John Allan, of the Federation of Small Businesses, described the RBS review as a "positive step in getting to the root of the problem" and urged small firms to tell the inquiry about their experiences of banking with RBS.

Last month, the Chancellor announced a separate review into whether RBS should be split into a good and a bad bank. This review, which is expected to be conducted by Rothschild, will report in September.

In a sign of the ongoing troubles in RBS, the lender announced yesterday that its subsidiary, Ulster Bank, will close 39 branches across Ireland by the end of 2014. The consolidation plans could ultimately result in the loss of some 1,800 jobs.

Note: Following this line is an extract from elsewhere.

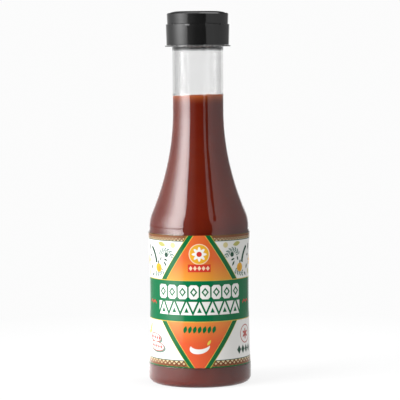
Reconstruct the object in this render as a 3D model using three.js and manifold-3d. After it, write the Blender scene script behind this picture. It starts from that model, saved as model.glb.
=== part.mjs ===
// Hot sauce bottle: a clear plastic bottle with a slim neck, filled with red sauce,
// with a label round its body and a black flip-top cap that is shut.
// Millimetres, +Z up. The origin is the middle of the base, on the table. The label's
// front and the camera's side of the bottle face -Y.
import * as THREE from 'three';
import { mergeVertices } from 'three/addons/utils/BufferGeometryUtils.js';
import Module from 'manifold-3d';

// Foot and side of the bottle
const STAND_INNER = 16.5;
const STAND_OUTER = 22.2;
const PUSH_UP = 2.5;
const BUMPER_RADIUS = 25.5;
const BUMPER_TOP = 8.8;
const PANEL_BOTTOM = 9.4;
const PANEL_TOP = 76.4;

// Shoulder: a round corner that runs into a long flare up to the neck
const SHOULDER_RADIUS = 24.75;
const CORNER_HEIGHT = 78.0;
const CORNER_ROUND = 18.3;
const FLARE_TILT = THREE.MathUtils.degToRad(22.9);
const NECK_RADIUS = 12.65;

// Support ring and the mouth inside the cap
const RING_RADIUS = 16.5;
const RING_BOTTOM = 166.65;
const RING_TOP = 167.65;
const RING_BEVEL = 0.3;
const MOUTH_RADIUS = 13.2;
const MOUTH_TOP = 176.5;
const BORE_RADIUS = 10.85;
const BORE_BOTTOM = 167.5;
const BORE_TAPER = 2.0;

// Walls, sauce and label. The label and the panel under it have a slight waist.
const WALL = 1.0;
const GAP = 0.3;
const FILL_HEIGHT = 142.6;
const LABEL_BOTTOM = 10.1;
const LABEL_TOP = 75.15;
const LABEL_END_RADIUS = 25.35;
const LABEL_WAIST_RADIUS = 24.7;
const LABEL_THICKNESS = 0.25;

// Cap, turned a little to the right of the label's front
const CAP_TURN = THREE.MathUtils.degToRad(10);
const CAP_BOTTOM = RING_TOP + GAP;
const CAP_FOOT_RADIUS = 15.45;
const CAP_RADIUS = 15.65;
const CAP_FULL_HEIGHT = 173.5;
const CAP_INNER_RADIUS = MOUTH_RADIUS + GAP + 0.1;
const DECK_BOTTOM = MOUTH_TOP + GAP;
const PARTING = 178.1;
const EDGE_BEVEL = 0.3;
const LID_RADIUS = 15.1;
const LID_EDGE = 0.5;
const LEDGE_HEIGHT = 183.6;
const LEDGE_RADIUS = 13.7;
const CROWN_RADIUS = 10.7;
const CROWN_HEIGHT = 184.3;
const NOTCH_HALF_WIDTH = 9.2;
const NOTCH_HALF_HEIGHT = 0.9;
const NOTCH_DROP = 0.25;
const NOTCH_FLOOR_RADIUS = 14.3;
const HINGE_WIDTH = 8.0;
const HINGE_THICKNESS = 0.8;
const HINGE_BOTTOM = 175.6;
const HINGE_TOP = 180.0;
const HINGE_RADIUS = 15.0;

// Steps round each turned piece and along its curves
const ROUND_STEPS = 48;
const CORNER_STEPS = 4;
const FLARE_STEPS = 10;
const FLOOR_STEPS = 4;
const WAIST_STEPS = 6;
const NOTCH_STEPS = 24;

const RIGHT_ANGLE = Math.PI / 2;

const wasm = await Module();
wasm.setup();

function point(radius, height) {
  return new THREE.Vector2(radius, height);
}

function arc(centre, radius, from, to) {
  const curve = new THREE.EllipseCurve(centre.x, centre.y, radius, radius, from, to, false);
  return curve.getPoints(CORNER_STEPS);
}

// Drops points that repeat the one before them.
function withoutRepeats(points) {
  return points.filter((p, i) => i === 0 || p.distanceTo(points[i - 1]) > 1e-6);
}

// A solid of revolution about +Z. The outline runs with its solid on the left.
function turned(outline) {
  const geometry = new THREE.LatheGeometry(withoutRepeats(outline), ROUND_STEPS);
  return geometry.rotateX(RIGHT_ANGLE);
}

// The floor, pushed up in the middle, from the axis out to the ring that it stands on.
function floorCurve(inset) {
  const middle = point(0, PUSH_UP + inset);
  const crown = point(STAND_INNER / 2, PUSH_UP + inset);
  const edge = point(STAND_INNER, inset);
  return new THREE.QuadraticBezierCurve(middle, crown, edge).getPoints(FLOOR_STEPS);
}

function footCorner(sideRadius, inset) {
  const round = sideRadius - STAND_OUTER;
  return arc(point(STAND_OUTER, inset + round), round, -RIGHT_ANGLE, 0);
}

// The shoulder's round corner and flare, set in from the outer skin.
function shoulder(inset) {
  const round = CORNER_ROUND - inset;
  const centre = point(SHOULDER_RADIUS - CORNER_ROUND, CORNER_HEIGHT);
  const corner = arc(centre, round, 0, FLARE_TILT);
  const start = corner[corner.length - 1];
  const neck = NECK_RADIUS - inset;
  const rise = (start.x - neck) / Math.tan(FLARE_TILT);
  const bend = point(neck, start.y + rise);
  const end = point(neck, start.y + 2 * rise);
  const flare = new THREE.QuadraticBezierCurve(start, bend, end).getPoints(FLARE_STEPS);
  return [...corner, ...flare];
}

// The inside of the bottle from the middle of its floor up to the top of the flare.
function insideSkin(inset) {
  return [
    ...floorCurve(inset),
    ...footCorner(SHOULDER_RADIUS - inset, inset),
    ...shoulder(inset),
  ];
}

// The waisted side from the label's bottom to its top, set in from the label's face.
function waist(inset) {
  const end = LABEL_END_RADIUS - inset;
  const pull = 2 * (LABEL_WAIST_RADIUS - inset) - end;
  const low = point(end, LABEL_BOTTOM);
  const middle = point(pull, (LABEL_BOTTOM + LABEL_TOP) / 2);
  const high = point(end, LABEL_TOP);
  return new THREE.QuadraticBezierCurve(low, middle, high).getPoints(WAIST_STEPS);
}

function outsideSkin() {
  const panel = waist(LABEL_THICKNESS + GAP);
  return [
    ...floorCurve(0),
    ...footCorner(BUMPER_RADIUS, 0),
    point(BUMPER_RADIUS, BUMPER_TOP),
    point(panel[0].x, PANEL_BOTTOM),
    ...panel,
    point(SHOULDER_RADIUS, PANEL_TOP),
    ...shoulder(0),
    point(NECK_RADIUS, RING_BOTTOM - RING_BEVEL),
    point(RING_RADIUS - RING_BEVEL, RING_BOTTOM),
    point(RING_RADIUS, (RING_BOTTOM + RING_TOP) / 2),
    point(RING_RADIUS - RING_BEVEL, RING_TOP),
    point(MOUTH_RADIUS, RING_TOP),
    point(MOUTH_RADIUS, MOUTH_TOP),
  ];
}

function bottleGeometry() {
  const hollow = [
    ...insideSkin(WALL),
    point(NECK_RADIUS - WALL, BORE_BOTTOM - BORE_TAPER),
    point(BORE_RADIUS, BORE_BOTTOM),
    point(BORE_RADIUS, MOUTH_TOP),
  ];
  return turned([...outsideSkin(), ...hollow.reverse()]);
}

function sauceGeometry() {
  const inset = WALL + GAP;
  return turned([
    ...insideSkin(inset),
    point(NECK_RADIUS - inset, FILL_HEIGHT),
    point(0, FILL_HEIGHT),
  ]);
}

function labelGeometry() {
  const face = waist(0);
  const back = waist(LABEL_THICKNESS);
  return turned([...face, ...back.reverse(), face[0]]);
}

// A closed mesh as a solid that can be joined and cut.
function solidOf(geometry) {
  const bare = geometry.clone();
  bare.deleteAttribute('normal');
  bare.deleteAttribute('uv');
  const merged = mergeVertices(bare, 1e-4);
  const vertProperties = new Float32Array(merged.attributes.position.array);
  const triVerts = new Uint32Array(merged.index.array);
  return new wasm.Manifold(new wasm.Mesh({ numProp: 3, vertProperties, triVerts }));
}

function geometryOf(solid) {
  const mesh = solid.getMesh();
  const geometry = new THREE.BufferGeometry();
  geometry.setAttribute('position', new THREE.BufferAttribute(mesh.vertProperties, 3));
  geometry.setIndex(new THREE.BufferAttribute(mesh.triVerts, 1));
  geometry.computeVertexNormals();
  return geometry;
}

// The finger notch across the front of the parting line, as deep as its floor radius.
function notchCutter() {
  const outline = new THREE.Shape();
  outline.absellipse(0, 0, NOTCH_HALF_WIDTH, NOTCH_HALF_HEIGHT, 0, 2 * Math.PI, false, 0);
  const settings = { depth: CAP_RADIUS + GAP, bevelEnabled: false, curveSegments: NOTCH_STEPS };
  const bar = new THREE.ExtrudeGeometry(outline, settings);
  bar.rotateX(RIGHT_ANGLE);
  bar.translate(0, 0, PARTING - NOTCH_DROP);
  const core = new THREE.CylinderGeometry(
    NOTCH_FLOOR_RADIUS, NOTCH_FLOOR_RADIUS, 4 * NOTCH_HALF_HEIGHT, ROUND_STEPS,
  );
  core.rotateX(RIGHT_ANGLE);
  core.translate(0, 0, PARTING);
  return solidOf(bar).subtract(solidOf(core));
}

// The hinge strap at the back, grown by a clearance where it is used to cut its slot.
function hingeStrap(clearance) {
  const strap = new THREE.BoxGeometry(
    HINGE_WIDTH + 2 * clearance,
    HINGE_THICKNESS + 2 * clearance,
    HINGE_TOP - HINGE_BOTTOM + 2 * clearance,
  );
  strap.translate(0, HINGE_RADIUS, (HINGE_TOP + HINGE_BOTTOM) / 2);
  return solidOf(strap);
}

function capBaseGeometry() {
  const ring = turned([
    point(CAP_INNER_RADIUS, CAP_BOTTOM),
    point(CAP_FOOT_RADIUS, CAP_BOTTOM),
    point(CAP_RADIUS, CAP_FULL_HEIGHT),
    point(CAP_RADIUS, PARTING - GAP - EDGE_BEVEL),
    point(CAP_RADIUS - EDGE_BEVEL, PARTING - GAP),
    point(0, PARTING - GAP),
    point(0, DECK_BOTTOM),
    point(CAP_INNER_RADIUS, DECK_BOTTOM),
    point(CAP_INNER_RADIUS, CAP_BOTTOM),
  ]);
  return geometryOf(solidOf(ring).add(hingeStrap(0)).subtract(notchCutter()));
}

function capLidGeometry() {
  const edge = point(LID_RADIUS - LID_EDGE, LEDGE_HEIGHT - LID_EDGE);
  const disc = turned([
    point(0, PARTING),
    point(LID_RADIUS, PARTING),
    ...arc(edge, LID_EDGE, 0, RIGHT_ANGLE),
    point(LEDGE_RADIUS, LEDGE_HEIGHT),
    point(CROWN_RADIUS, CROWN_HEIGHT),
    point(0, CROWN_HEIGHT),
  ]);
  return geometryOf(solidOf(disc).subtract(hingeStrap(GAP)).subtract(notchCutter()));
}

function piece(name, geometry, finish) {
  const mesh = new THREE.Mesh(geometry, new THREE.MeshStandardMaterial(finish));
  mesh.name = name;
  return mesh;
}

const CLEAR_PLASTIC = {
  color: '#e6e6e4', roughness: 0.05, metalness: 0, transparent: true, opacity: 0.35,
};
const SAUCE = { color: '#6a1e0f', roughness: 0.25, metalness: 0 };
const PRINTED_LABEL = { color: '#1c7c53', roughness: 0.45, metalness: 0 };
const BLACK_PLASTIC = { color: '#1c1c1c', roughness: 0.3, metalness: 0 };

function sauceBottle() {
  const group = new THREE.Group();
  group.add(piece('bottle', bottleGeometry(), CLEAR_PLASTIC));
  group.add(piece('sauce', sauceGeometry(), SAUCE));
  group.add(piece('label', labelGeometry(), PRINTED_LABEL));
  const cap = new THREE.Group();
  cap.rotation.z = CAP_TURN;
  cap.add(piece('cap_base', capBaseGeometry(), BLACK_PLASTIC));
  cap.add(piece('cap_lid', capLidGeometry(), BLACK_PLASTIC));
  group.add(cap);
  return group;
}

export default sauceBottle();
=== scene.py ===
# Hot sauce bottle: the finished surfaces, the studio round it and the camera.
import math
import bmesh
import bpy
from mathutils import Matrix, Quaternion, Vector


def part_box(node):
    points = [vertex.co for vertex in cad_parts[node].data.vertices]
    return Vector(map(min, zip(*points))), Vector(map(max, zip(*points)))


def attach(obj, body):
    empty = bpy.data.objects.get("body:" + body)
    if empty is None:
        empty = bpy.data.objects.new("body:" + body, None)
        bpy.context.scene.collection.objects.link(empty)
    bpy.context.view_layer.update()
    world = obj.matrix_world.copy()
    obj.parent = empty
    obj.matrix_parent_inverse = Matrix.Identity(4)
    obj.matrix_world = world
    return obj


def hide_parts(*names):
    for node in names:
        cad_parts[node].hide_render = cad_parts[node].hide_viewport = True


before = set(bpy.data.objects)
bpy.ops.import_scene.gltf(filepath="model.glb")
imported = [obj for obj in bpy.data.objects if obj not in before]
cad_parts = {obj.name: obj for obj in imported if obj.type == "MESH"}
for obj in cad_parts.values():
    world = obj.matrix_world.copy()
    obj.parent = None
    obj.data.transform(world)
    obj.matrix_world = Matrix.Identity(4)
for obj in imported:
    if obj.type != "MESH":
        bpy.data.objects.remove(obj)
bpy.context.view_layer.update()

# Sizes are in millimetres until a mesh is made, and MM turns them into metres
MM = 0.001
QUARTER = math.pi / 2
ROUND_STEPS = 192
CORNER_STEPS = 10
FLARE_STEPS = 32
FLOOR_STEPS = 12
EVEN_TURNS = [2 * math.pi * i / ROUND_STEPS for i in range(ROUND_STEPS)]
LONG_RUN = 1.0
FLAT_END = 0.1
SHARP_EDGE = math.radians(35)

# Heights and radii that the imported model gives
BUMPER_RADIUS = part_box("bottle")[1].x / MM
MOUTH_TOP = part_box("bottle")[1].z / MM
LABEL_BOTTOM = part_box("label")[0].z / MM
LABEL_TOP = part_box("label")[1].z / MM
LABEL_END_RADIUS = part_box("label")[1].x / MM
FILL_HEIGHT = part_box("sauce")[1].z / MM
CAP_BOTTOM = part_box("cap_base")[0].z / MM
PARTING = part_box("cap_lid")[0].z / MM
CROWN_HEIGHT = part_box("cap_lid")[1].z / MM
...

Separately, at the Treasury Select Committee yesterday, Bank of England officials delivered a rebuke to banks that have been lobbying ministers to water down regulation of the sector. "Of course it's unacceptable, it's also pointless" said Paul Tucker, the Bank's Deputy Governor. Andrew Bailey, head of the Bank's Prudential Regulation Authority, said he had not personally been approached by ministers to dilute demands, but added: "These conversations did take place."

Robert Jenkins, a former member of the Financial Policy Committee, has cast doubt on the favoured strategy of Mark Carney, the Bank's new Governor, to provide markets with "forward guidance" on monetary policy. "[It] could be consistent and credible when the economic challenge was clear and compelling. How can it possibly be as effective... on the bumpy road back?" he writes in The Independent.